Learning and development is an ongoing process for a professional, but it is considered an important tool for organisations for retention of talent.

Accenture spent around $ 841 million (Rs 660 crore) on the training and professional development of its workforce in the fiscal 2015. This included 15 million hours of training, at an average of more than 40 hours per employee.

Besides, the company has revamped its learning approach with a focus on digital. This has empowered its workforce of 3.7 lakh employees to unleash ideas, drive innovation and develop the highly specialised skills required to serve Accenture’s clients and communities.

“As a talent-led organisation, we are always inventing new ways for our people to learn and grow professionally in their careers,” asserts Pierre Nanterme, chairman and CEO, Accenture.

“Digital is the key to learning and we continue to invest in the latest digital technologies to deliver highly relevant training to our people—quickly and at the point of need,” he adds.

A major portion of this investment has gone into the creation of the ‘Accenture Connected Learning’ (ACL), which is a blend of classroom-based training and a digital learning environment. It links the company’s employees to professional content and world-class experts from inside and outside Accenture.

In FY 2015, ACL conducted 50 connected classrooms, which it plans to increase to 100 in the current fiscal. These virtual classrooms enable Accenture employees, from multiple locations, to participate together in interactive and collaborative classroom sessions.

These virtual sessions are taken by senior leaders of the company and subject-matter experts.

ACL boasts of more than 24,000 online courses and 900 learning boards. In addition, it has created five regional learning centres, for a traditional classroom learning environment at Bengaluru, Kuala Lumpur, London, Madrid and St. Charles, Illinois.

Accenture claims that the new initiative has helped it create more than 100 professional communities. These communities help Accenture employees, with similar work profiles from across the globe, to connect with each other and harness the power of Accenture’s global network—for answers, ideas, collaboration, innovation, lessons learned, and industry insight.

The new learning process has enabled the company to develop highly specialised skill sets and employees—be it data scientists, visual designers, information architects or mortgage processors—in order to respond to quickly changing business requirements faster than ever before.
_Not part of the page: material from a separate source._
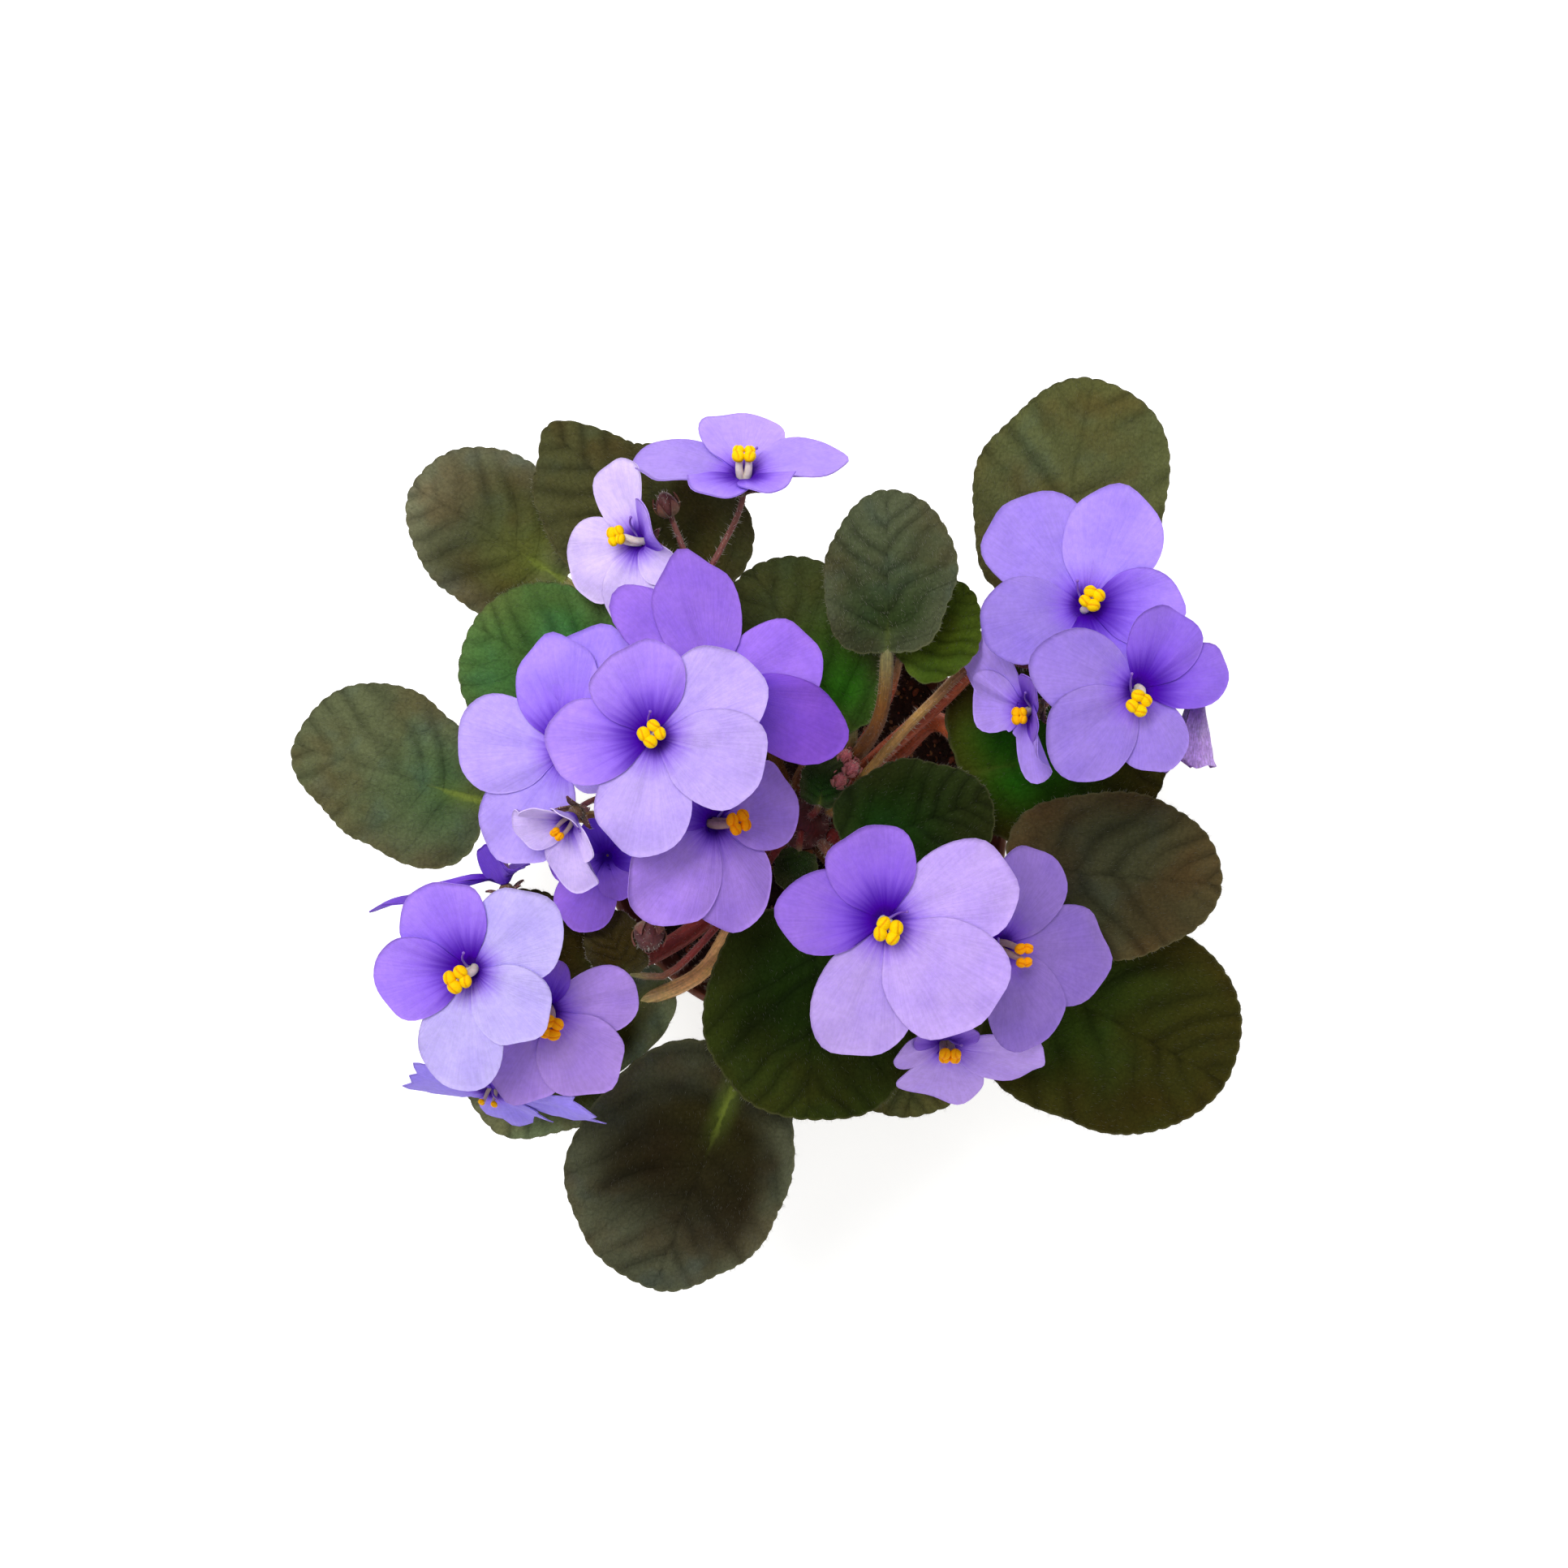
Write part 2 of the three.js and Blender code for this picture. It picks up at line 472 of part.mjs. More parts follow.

The critical skills help the employees to remain market-relevant and also enhance their own career opportunities.

“Accenture Connected Learning makes learning continuous, flexible and increasingly democratised,” says Ellyn Shook, chief leadership and human resources officer, Accenture.

“Our people learn best by connecting, collaborating and practising for the scenarios they will encounter in the course of their work with our clients. From basic skills to industry-specific content, learning is available to all our people— anywhere, anytime—most often without involving any selection or approval. They have to simply tap the app and start learning.”